EXERCISE: Starting with the line that contains "wheel_disc(xz, sector, valve))" and stopping after the line that contains "# in metres, so", output every line exactly as it stands.

AVAILABLE RECORDS:

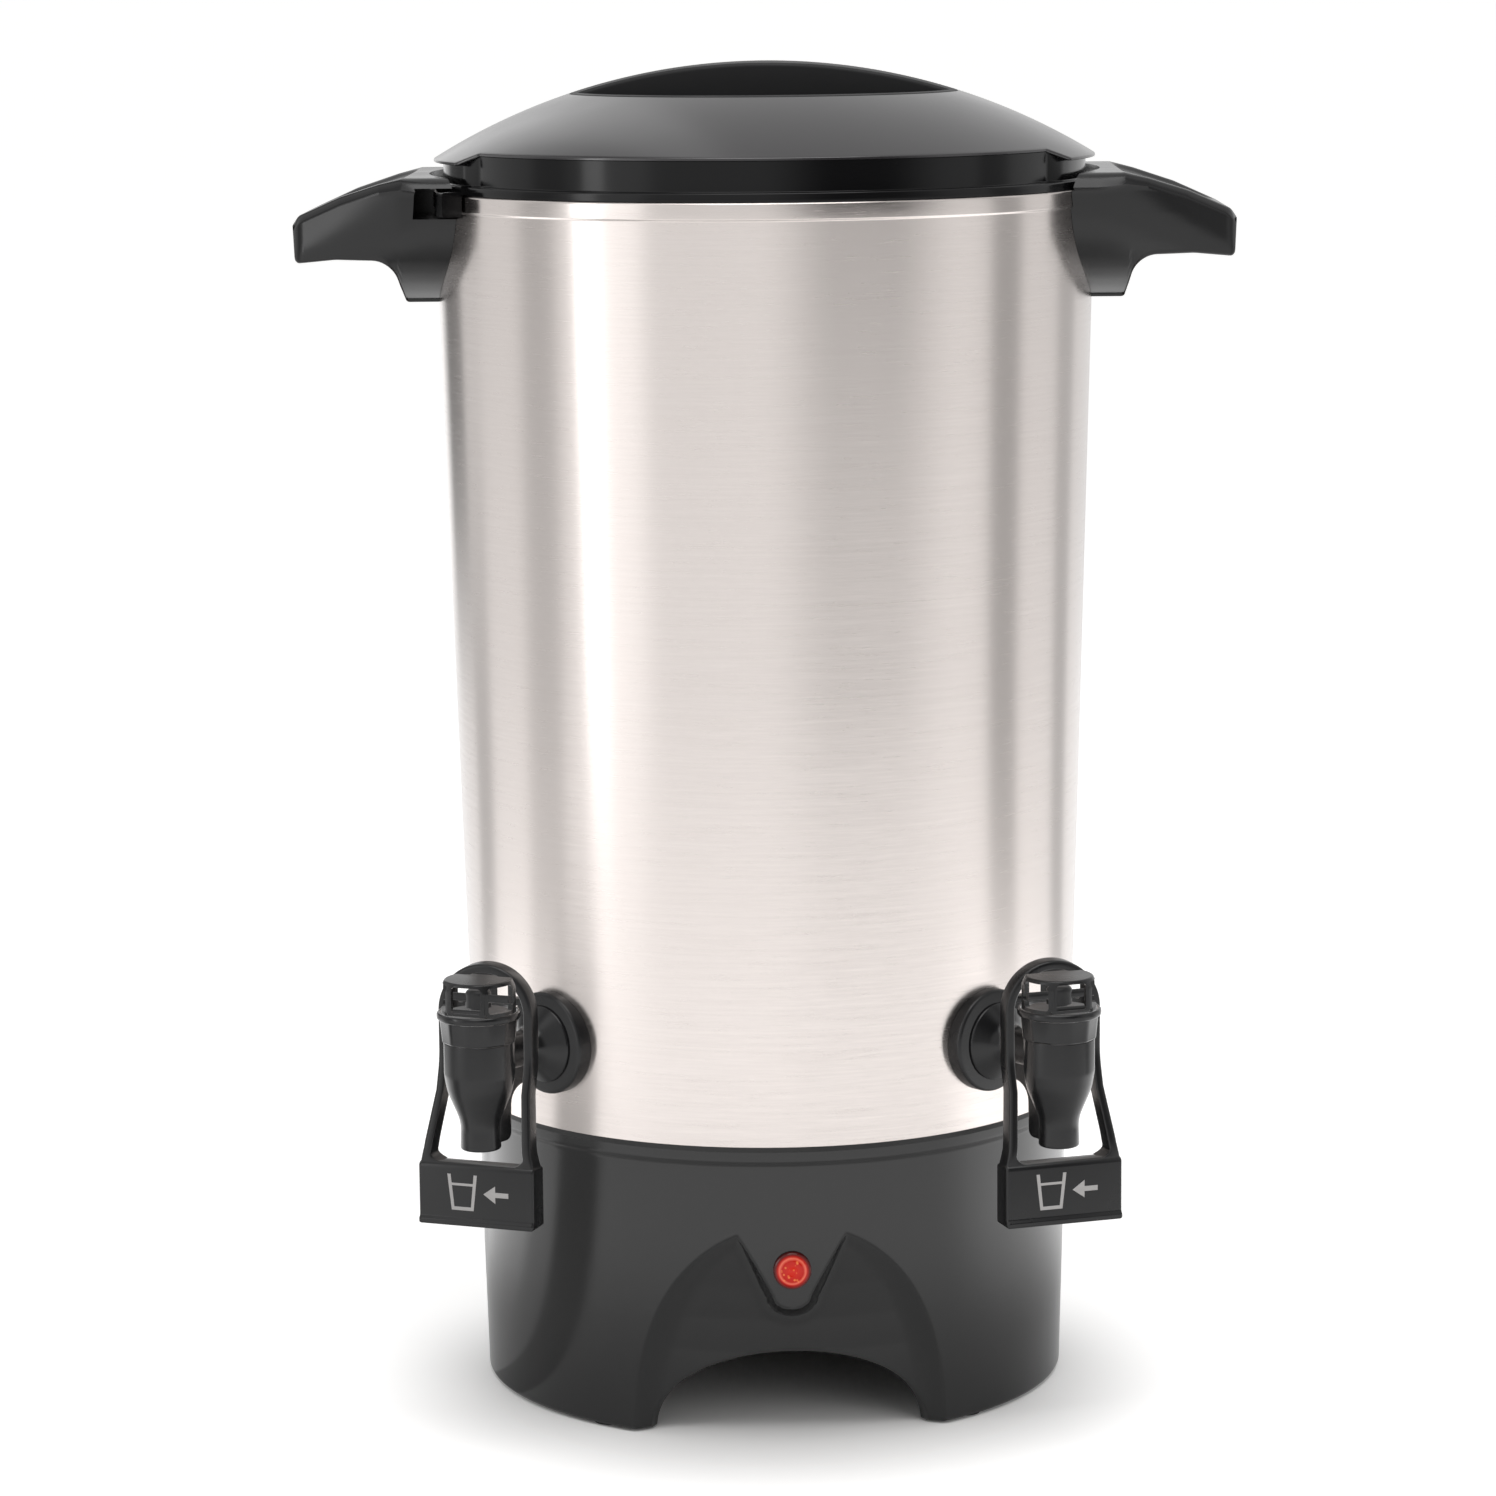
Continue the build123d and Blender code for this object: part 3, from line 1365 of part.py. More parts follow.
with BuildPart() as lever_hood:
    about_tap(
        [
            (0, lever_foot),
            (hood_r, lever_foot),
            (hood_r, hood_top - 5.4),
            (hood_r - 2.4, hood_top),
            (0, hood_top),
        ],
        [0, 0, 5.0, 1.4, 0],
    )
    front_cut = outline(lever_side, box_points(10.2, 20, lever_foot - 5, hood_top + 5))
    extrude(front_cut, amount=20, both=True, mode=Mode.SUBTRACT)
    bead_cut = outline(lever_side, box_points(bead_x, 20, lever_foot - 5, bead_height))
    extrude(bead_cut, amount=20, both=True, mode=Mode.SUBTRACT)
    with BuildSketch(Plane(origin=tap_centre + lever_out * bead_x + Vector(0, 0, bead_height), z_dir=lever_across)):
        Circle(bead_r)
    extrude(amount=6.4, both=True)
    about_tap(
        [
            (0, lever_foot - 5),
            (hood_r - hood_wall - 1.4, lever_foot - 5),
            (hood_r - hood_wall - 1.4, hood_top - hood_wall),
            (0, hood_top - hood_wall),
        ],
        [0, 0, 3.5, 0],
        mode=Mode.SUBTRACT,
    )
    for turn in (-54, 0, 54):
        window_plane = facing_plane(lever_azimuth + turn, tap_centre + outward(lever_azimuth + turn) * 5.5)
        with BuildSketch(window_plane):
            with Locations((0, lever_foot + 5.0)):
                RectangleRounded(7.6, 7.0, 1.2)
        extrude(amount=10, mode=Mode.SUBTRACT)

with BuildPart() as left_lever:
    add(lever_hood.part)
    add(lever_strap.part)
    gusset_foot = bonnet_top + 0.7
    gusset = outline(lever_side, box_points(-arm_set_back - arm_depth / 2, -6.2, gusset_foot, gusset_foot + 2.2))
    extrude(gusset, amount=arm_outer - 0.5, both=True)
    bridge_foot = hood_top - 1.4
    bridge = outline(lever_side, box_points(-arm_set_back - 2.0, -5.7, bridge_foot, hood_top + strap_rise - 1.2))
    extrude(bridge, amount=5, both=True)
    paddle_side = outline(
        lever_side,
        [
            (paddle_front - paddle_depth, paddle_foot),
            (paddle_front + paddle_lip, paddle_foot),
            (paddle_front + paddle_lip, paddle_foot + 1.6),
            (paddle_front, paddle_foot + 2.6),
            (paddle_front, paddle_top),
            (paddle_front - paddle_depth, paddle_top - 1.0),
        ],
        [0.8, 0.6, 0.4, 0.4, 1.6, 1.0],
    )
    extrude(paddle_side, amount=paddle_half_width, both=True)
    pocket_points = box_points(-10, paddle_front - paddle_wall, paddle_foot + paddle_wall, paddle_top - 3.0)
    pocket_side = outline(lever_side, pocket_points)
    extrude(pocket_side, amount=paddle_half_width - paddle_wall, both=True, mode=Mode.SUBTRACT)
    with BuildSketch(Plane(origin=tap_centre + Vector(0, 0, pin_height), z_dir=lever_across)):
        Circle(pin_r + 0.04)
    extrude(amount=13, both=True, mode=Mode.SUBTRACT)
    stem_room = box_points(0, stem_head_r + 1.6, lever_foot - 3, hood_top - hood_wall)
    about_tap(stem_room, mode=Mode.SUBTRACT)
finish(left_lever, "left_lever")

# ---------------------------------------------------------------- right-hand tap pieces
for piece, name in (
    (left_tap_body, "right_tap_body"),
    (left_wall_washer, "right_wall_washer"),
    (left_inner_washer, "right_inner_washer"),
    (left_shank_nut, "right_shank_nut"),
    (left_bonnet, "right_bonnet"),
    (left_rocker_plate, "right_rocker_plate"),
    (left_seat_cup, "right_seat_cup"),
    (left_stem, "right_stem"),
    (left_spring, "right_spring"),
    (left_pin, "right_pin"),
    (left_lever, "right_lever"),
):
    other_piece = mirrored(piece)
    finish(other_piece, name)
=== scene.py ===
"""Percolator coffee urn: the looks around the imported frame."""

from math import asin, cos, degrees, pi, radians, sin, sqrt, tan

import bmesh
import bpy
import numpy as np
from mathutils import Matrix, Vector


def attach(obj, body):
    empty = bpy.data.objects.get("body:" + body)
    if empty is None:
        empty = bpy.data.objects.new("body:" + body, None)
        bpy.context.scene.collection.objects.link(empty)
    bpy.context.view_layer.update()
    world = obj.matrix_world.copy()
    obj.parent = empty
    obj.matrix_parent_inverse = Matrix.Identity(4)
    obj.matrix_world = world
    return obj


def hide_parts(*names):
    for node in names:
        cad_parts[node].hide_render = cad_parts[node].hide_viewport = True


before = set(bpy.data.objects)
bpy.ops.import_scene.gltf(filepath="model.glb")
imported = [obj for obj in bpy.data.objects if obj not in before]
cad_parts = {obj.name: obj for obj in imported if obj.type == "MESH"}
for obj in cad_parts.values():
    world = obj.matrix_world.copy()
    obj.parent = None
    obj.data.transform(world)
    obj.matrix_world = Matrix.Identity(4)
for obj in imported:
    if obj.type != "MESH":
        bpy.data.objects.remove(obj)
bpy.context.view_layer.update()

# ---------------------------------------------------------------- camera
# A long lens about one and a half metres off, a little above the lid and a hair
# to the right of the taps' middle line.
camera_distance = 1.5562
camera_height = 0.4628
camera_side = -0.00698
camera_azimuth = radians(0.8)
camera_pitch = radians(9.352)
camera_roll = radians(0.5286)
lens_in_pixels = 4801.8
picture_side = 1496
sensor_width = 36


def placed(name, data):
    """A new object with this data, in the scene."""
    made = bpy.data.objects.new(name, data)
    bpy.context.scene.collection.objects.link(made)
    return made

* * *

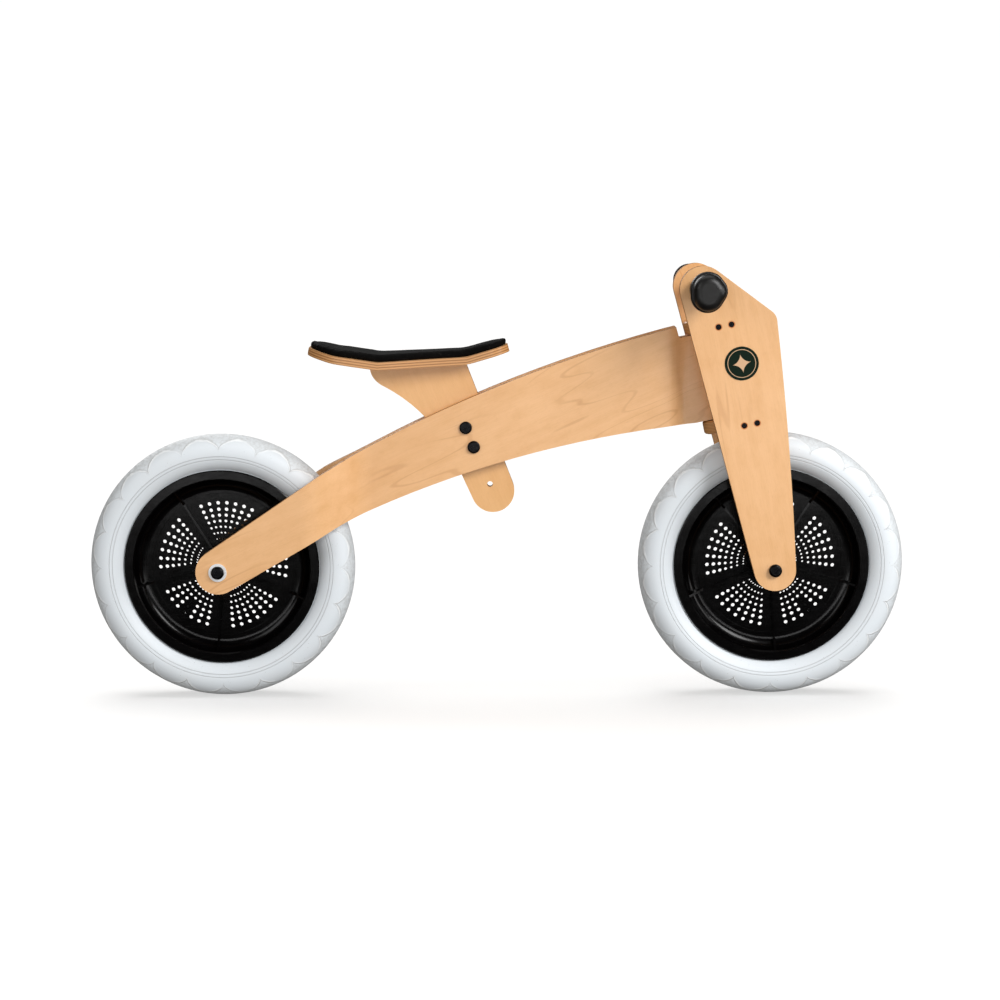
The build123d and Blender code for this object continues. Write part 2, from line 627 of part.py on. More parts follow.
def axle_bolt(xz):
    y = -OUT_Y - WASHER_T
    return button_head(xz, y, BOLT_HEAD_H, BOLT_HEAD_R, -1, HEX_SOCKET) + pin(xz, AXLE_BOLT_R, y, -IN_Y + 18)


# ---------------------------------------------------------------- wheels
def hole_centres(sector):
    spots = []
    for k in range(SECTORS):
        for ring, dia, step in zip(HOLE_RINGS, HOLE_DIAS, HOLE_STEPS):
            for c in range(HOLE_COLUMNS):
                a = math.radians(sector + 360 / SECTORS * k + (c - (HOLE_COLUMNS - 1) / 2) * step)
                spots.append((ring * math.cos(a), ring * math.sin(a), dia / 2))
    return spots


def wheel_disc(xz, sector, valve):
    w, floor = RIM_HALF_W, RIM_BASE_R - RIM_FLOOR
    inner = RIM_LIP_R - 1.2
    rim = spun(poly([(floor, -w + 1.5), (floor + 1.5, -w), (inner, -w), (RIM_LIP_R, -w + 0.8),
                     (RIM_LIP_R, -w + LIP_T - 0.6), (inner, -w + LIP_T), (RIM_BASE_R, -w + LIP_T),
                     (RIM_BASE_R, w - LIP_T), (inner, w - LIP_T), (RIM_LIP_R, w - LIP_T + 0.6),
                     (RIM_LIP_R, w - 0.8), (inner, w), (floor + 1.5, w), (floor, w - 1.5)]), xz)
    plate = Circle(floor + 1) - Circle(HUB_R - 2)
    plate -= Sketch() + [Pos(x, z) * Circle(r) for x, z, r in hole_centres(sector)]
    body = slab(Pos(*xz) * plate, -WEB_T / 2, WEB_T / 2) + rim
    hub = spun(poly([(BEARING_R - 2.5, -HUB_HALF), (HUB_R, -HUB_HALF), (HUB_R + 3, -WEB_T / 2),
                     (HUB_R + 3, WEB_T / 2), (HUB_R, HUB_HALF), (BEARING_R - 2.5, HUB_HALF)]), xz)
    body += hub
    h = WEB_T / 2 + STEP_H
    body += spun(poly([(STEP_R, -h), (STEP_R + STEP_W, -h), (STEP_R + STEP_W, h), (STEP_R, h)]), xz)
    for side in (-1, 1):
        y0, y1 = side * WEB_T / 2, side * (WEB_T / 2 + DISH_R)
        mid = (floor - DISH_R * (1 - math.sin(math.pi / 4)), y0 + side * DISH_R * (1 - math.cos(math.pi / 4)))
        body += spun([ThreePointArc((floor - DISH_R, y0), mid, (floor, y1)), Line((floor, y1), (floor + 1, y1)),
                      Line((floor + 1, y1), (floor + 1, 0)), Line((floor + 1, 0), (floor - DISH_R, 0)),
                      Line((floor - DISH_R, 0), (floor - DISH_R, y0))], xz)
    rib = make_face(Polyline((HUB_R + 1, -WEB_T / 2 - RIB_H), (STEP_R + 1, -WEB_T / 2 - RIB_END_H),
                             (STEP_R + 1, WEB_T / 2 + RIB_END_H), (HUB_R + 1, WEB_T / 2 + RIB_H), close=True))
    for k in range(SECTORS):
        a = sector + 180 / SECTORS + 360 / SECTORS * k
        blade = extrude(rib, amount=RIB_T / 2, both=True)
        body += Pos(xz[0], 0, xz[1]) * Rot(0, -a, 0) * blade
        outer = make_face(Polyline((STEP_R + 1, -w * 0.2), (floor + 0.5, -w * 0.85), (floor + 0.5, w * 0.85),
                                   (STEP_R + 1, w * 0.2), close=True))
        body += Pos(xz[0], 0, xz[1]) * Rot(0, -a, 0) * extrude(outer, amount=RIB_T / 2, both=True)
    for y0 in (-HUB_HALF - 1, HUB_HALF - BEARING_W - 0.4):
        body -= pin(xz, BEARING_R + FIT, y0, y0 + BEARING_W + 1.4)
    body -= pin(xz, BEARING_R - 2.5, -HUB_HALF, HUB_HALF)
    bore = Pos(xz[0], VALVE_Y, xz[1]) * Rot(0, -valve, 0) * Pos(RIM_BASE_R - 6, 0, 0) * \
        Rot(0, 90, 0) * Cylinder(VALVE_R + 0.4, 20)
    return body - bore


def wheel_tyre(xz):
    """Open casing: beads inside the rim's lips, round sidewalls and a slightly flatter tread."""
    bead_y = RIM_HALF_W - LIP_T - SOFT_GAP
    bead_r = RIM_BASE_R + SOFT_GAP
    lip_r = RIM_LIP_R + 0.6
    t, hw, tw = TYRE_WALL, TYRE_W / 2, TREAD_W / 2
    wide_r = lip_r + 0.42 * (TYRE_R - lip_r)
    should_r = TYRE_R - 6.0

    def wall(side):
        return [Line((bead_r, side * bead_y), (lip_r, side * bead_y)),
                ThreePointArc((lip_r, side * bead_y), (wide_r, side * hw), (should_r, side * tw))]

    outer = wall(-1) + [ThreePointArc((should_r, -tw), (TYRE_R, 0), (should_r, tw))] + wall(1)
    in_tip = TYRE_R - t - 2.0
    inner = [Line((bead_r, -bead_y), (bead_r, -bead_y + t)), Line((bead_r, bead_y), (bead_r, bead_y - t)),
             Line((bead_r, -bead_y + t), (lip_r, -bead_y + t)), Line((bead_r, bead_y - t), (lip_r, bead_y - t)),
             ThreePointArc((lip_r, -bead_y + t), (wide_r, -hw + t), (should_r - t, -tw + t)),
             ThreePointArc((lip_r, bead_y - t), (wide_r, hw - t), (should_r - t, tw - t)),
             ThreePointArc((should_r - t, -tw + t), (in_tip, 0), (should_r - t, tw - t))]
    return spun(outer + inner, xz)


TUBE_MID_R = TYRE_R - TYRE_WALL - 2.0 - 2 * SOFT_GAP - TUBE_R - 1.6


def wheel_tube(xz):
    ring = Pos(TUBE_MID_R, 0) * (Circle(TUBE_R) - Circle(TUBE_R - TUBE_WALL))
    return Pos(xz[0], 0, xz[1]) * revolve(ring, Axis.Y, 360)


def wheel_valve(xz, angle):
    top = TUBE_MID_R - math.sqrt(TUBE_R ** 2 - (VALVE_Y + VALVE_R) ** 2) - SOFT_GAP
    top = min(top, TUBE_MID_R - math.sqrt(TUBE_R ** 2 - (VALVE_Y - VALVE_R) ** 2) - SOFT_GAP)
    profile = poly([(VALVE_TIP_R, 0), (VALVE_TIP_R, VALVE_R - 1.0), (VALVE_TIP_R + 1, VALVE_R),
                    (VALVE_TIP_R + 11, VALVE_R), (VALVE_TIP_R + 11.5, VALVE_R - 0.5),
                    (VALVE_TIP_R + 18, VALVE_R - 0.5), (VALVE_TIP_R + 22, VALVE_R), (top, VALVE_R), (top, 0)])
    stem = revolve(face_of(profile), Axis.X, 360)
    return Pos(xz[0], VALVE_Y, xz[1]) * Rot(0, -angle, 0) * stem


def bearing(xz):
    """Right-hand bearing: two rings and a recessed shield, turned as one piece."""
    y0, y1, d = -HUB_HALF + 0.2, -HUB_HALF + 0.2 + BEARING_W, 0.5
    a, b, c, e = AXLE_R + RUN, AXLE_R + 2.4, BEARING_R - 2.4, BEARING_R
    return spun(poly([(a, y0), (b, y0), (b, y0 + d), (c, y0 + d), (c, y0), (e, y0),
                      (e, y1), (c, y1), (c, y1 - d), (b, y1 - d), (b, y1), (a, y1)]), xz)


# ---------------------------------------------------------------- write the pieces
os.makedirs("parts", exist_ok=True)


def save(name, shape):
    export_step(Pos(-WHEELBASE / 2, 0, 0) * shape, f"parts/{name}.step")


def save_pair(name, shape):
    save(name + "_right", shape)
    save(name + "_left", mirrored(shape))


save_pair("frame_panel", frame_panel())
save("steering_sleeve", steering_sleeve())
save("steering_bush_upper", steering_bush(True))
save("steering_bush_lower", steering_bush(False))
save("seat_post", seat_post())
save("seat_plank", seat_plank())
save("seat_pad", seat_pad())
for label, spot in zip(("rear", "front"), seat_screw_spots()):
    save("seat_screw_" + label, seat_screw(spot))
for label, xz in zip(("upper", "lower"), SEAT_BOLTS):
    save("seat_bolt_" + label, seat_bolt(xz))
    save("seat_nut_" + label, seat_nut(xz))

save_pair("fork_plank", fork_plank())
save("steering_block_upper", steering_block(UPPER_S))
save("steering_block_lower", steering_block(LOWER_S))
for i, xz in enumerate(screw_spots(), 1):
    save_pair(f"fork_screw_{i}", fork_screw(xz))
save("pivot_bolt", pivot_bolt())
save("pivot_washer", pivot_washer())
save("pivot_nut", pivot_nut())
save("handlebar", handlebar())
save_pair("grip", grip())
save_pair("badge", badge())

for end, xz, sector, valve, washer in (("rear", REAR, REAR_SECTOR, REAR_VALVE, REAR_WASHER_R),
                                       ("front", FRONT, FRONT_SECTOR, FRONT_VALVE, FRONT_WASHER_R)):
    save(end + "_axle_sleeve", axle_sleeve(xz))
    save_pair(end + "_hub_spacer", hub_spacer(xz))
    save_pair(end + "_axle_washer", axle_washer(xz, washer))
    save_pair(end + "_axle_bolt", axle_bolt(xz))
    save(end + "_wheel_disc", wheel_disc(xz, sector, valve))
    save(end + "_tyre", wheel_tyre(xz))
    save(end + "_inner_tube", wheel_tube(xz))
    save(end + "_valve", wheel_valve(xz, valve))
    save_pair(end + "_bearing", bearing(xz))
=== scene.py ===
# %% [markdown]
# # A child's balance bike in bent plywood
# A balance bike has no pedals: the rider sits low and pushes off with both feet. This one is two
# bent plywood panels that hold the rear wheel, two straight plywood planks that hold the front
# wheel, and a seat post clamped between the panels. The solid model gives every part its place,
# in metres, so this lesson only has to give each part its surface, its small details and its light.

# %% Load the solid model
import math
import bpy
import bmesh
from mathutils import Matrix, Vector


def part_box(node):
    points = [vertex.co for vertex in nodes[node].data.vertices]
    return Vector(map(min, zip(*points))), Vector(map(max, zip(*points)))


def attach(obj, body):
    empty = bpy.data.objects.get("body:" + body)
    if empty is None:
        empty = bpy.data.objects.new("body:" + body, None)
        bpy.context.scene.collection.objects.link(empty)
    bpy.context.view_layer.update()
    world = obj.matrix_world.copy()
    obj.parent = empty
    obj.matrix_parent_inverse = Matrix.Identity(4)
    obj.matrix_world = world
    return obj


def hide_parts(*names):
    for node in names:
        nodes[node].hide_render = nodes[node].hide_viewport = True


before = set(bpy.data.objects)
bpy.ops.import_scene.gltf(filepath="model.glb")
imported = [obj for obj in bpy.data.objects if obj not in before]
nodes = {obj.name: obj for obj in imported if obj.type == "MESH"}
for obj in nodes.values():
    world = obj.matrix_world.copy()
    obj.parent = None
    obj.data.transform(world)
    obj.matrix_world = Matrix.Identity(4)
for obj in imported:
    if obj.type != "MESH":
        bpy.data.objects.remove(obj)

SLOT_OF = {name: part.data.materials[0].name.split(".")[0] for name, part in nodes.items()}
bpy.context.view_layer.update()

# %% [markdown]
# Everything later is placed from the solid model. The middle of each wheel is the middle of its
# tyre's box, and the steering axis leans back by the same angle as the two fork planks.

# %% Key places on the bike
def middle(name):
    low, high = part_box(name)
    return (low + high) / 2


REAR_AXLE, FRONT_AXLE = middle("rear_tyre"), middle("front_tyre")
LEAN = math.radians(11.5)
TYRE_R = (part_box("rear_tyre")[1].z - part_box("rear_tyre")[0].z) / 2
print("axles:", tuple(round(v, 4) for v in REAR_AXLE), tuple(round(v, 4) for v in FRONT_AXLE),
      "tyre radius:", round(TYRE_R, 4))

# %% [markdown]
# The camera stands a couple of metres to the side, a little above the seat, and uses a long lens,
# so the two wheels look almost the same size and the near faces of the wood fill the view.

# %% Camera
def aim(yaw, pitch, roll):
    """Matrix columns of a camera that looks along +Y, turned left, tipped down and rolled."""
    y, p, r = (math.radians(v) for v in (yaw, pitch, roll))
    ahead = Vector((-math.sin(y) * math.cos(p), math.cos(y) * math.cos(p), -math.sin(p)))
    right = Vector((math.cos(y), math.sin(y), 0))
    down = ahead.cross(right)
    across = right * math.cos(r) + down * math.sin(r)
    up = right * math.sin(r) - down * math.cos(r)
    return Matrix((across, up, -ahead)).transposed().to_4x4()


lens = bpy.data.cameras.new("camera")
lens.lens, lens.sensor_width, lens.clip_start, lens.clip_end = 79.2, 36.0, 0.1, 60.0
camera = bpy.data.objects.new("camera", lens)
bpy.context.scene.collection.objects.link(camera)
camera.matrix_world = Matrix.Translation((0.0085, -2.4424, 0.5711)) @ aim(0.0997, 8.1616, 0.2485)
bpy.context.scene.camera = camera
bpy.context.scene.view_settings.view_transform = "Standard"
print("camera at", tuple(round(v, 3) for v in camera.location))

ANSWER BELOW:
    save(end + "_wheel_disc", wheel_disc(xz, sector, valve))
    save(end + "_tyre", wheel_tyre(xz))
    save(end + "_inner_tube", wheel_tube(xz))
    save(end + "_valve", wheel_valve(xz, valve))
    save_pair(end + "_bearing", bearing(xz))
=== scene.py ===
# %% [markdown]
# # A child's balance bike in bent plywood
# A balance bike has no pedals: the rider sits low and pushes off with both feet. This one is two
# bent plywood panels that hold the rear wheel, two straight plywood planks that hold the front
# wheel, and a seat post clamped between the panels. The solid model gives every part its place,
# in metres, so this lesson only has to give each part its surface, its small details and its light.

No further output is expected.